O filme encontra seu centro emocional nessa intersecção: dois seres reduzidos, oprimidos, desumanizados, que descobrem um no outro uma forma de ver a própria dor.

  • A estética de um mestre do artesanal
Del Toro reprisa aqui sua maestria visual: efeitos práticos exuberantes, maquiagem detalhada, cenários construídos com minúcia quase barroca. O horror é orgânico, tátil, nunca digitalizado ao excesso. Quando recorre ao CGI, o faz com equilíbrio e cuidado, dando peso físico ao impossível — como já demonstrara em Círculo de Fogo. O resultado é uma experiência visual que respeita o legado expressionista das primeiras adaptações, mas que respira a modernidade dos dramas psicológicos contemporâneos.

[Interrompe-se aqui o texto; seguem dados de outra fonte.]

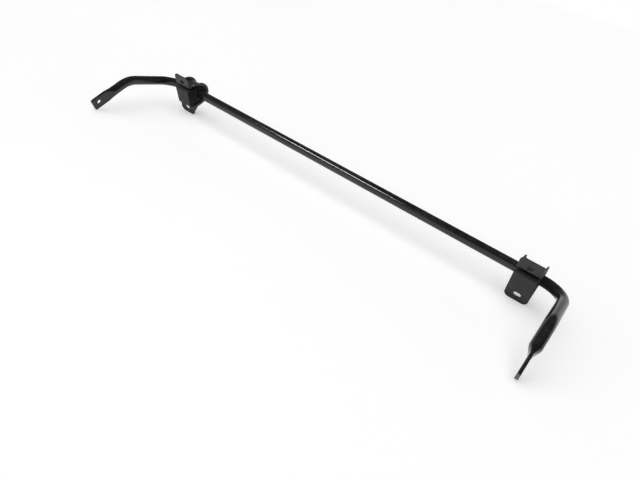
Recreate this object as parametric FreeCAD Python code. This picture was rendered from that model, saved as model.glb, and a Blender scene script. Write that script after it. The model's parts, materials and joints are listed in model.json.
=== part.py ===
"""Front sway bar with its two chassis clamps, lying at rest on a level surface.

The bar is one steel tube. Its middle runs along X, and each end bends forward (-Y) into an arm that
rises to a knee and falls to a tip that is pressed flat and drilled for a link. A clamp sits on the bar
inboard of each bend: a moulded rubber bush round the tube, held in a stamped saddle bracket with two
slotted tabs.

Everything is drawn in the bar's own frame first: its axis on X, `reach` forward of the axis, `height`
above it. The last step turns the whole part about X until the lower tabs and the tips touch the surface
they rest on.
"""
import FreeCAD, Part
import math
import os

# Bar, millimetres and degrees
bar_diameter = 22.0
bar_wall = 3.1
half_span = 546.5            # middle of the bar to the plane of an arm
main_bend_radius = 51.0      # bends are measured on the tube's centreline
inner_arm_length = 148.7     # bar's axis to the knee's corner
inner_arm_rise = 26.6
knee_bend_radius = 69.0
outer_arm_length = 108.7     # knee's corner to the tip
outer_arm_fall = 8.4

# Pressed end of an arm
end_thickness = 2 * bar_wall
end_width = 29.5
end_flat_length = 38.0
end_taper_length = 24.0
tip_width = 25.0
tip_corner_radius = 3.0
eye_diameter = 10.5
eye_to_tip = 17.0
taper_steps = 6
pressed_shut = 0.85          # part of the taper at which the tube's two walls meet

# Clamps
clamp_offset = 472.5         # middle of the bar to the middle of a clamp
clamp_turns = {"left": 0.0, "right": -4.5}   # about +X from square with the arms, as they lie
face_reach = 31.0            # bar's axis to the plane the tabs bolt against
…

O Frankenstein de Guillermo del Toro não é uma adaptação, é uma interpretação crítica, emocional e filosófica do mito. Não busca novidade no enredo, mas no olhar. Del Toro resgata a essência do romance de Shelley, ampliando suas alegorias sobre paternidade, abandono, dor e humanidade. E faz isso com a convicção estética de quem sabe que o cinema ainda pode revelar o que a literatura já sugeria há dois séculos:

Não há monstros sem criadores. E não há criadores que não carreguem seus próprios monstros.

No encontro violento entre pai e filho, del Toro encontra o coração trágico de nossa espécie. É, sem dúvida, a adaptação mais sensível, madura e esteticamente da obra de Mary Shelley.